Полярный сатире психологический анализ XIX века брал человека в целом и изнутри. Без остатка детерминировав поведение, он снял с личности вину и возложил ответственность на среду, обусловившую человека. Нет ни плохих, ни хороших, — заявил психологический анализ, — не бывает храбрецов и трусов, но, в зависимости от обстоятельств, человек может быть расположен к храбрости или к трусости.
Мы больше этого не хотим. Мы — современники тех, кто бывал расположен сделать себе портсигар из человеческой кожи. Наш детерминирующий анализ имеет предел, перед которым он останавливается. У зажегших печи Освенцима и у всех им подобных нет психологии; дом их не потрясают несчастия, у них не умирают дети. Они — чистая историческая функция, которую следует уничтожать в лице ее конкретных носителей.
Ну а как же теория ситуаций? Современное этическое чувство не приемлет детерминированности в качестве отпущения вины. Ему ближе глубокие и жестокие слова Евангелия: «Соблазн должен прийти в мир, но горе тому, через кого он придет».
Если от больших исторических злодеяний обратиться к повседневному моральному блуду, то оказывается — явления качественно близкие мы практически рассматриваем то извне, то изнутри.
Д., например, рассматривается извне. Он стал уже было вполне прогрессивен. Ситуация изменилась. Его пнули и пинали до инфаркта. Он испугался и все, что из этого следует… Из фактически точных формулировок получается сатира. Но процессы очень сходные, переживаемые людьми другого разряда мы рассматриваем изнутри, и тогда получается психология, драма.
Речь не идет о неправедных и праведных (праведные не сохранились), о стоящих ошую и одесную. Речь идет о переходах, количественных или качественных — это спорно; во всяком случае, психологически зыбких.
Что могут противопоставить полуправедные неправедным? Этическую рутину, несколько более стойкую и столь же лишенную обоснований? Может быть, способности? Творческая способность (в самом широком смысле, отнюдь не только интеллектуальная или артистическая) стала этическим фактом. Бездарный — равнодушен. Поэтому корысть, страх, тщеславие владеют им невозбранно. Способность содержит в себе возможность. Возможность порождает потребность. Жгучую потребность реализации. Имманентный человек находит в себе то, что выше себя. Любовью и творчеством он выходит из себя. И нет ничего более важного для человека. Но и способный подвластен страху, корысти, честолюбию. Этически аморфный, он вовлечен в сложное, переменное взаимодействие этих сил с творческой ценностью.

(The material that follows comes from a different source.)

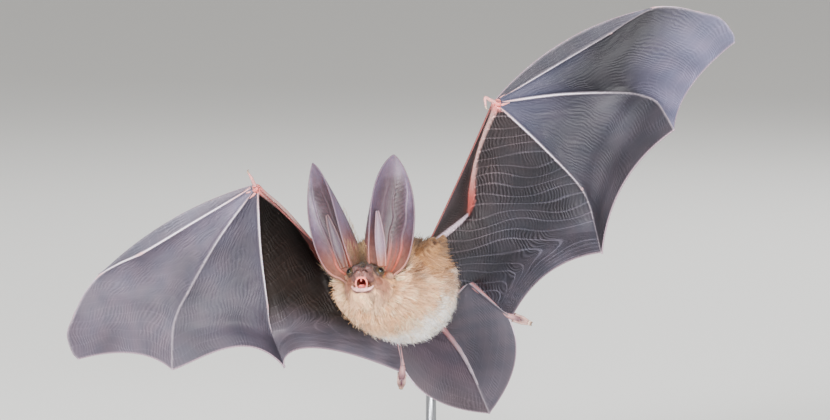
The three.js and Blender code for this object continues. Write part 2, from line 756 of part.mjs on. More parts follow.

Соотношение это имеет свои типовые разновидности.
Например:
— Я всегда избегал сакральных формул. Всю жизнь я просидел из-за этого в углу (это человек большого ума и слабого жизненного напора, которому нужны обстоятельства, оправдывающие бездеятельность). Но, когда я увидел, что за это уничтожают — не только за сказанное, но и за несказанное, — я стал говорить все (притом он совсем не трус; трусы говорили все с самого начала). И еще Белинский заметил, что сила подлецов в том, что порядочные люди поступают с ними как с порядочными людьми. С ними нужно применять их же методы. Ну, не доносы, конечно, — этого мы не можем. Но хоть цитаты.
— Каждая деятельность имеет свои условия, — говорит человек другой разновидности (сильный напор, острая жажда реализации), — необходимые, заранее данные. Хочешь действовать — надо их принять. И даже вынести за нравственную скобку.
Замечу, что эта скобка прихлопнула многих.
Если сильная воля к реализации сочетается с дидактическим складом, с расположением к пафосу — возникает необходимость не только деятельности, но и моральных ее оправданий. Тут гегельянская выучка незаменима.
— Конечно, отходы истории. Много жестокого, безобразного. Но высшая историческая правда… Но всемирно-исторический гений… Но выбор между авангардом и обозом… И вообще, разговором о конъюнктурах мы злоупотребляем. Вещи предстают в разных познавательных связях. Дело не в модах и не в приказах — просто изменяющаяся современность предлагает нам разные грани истины. То одну, то другую грань.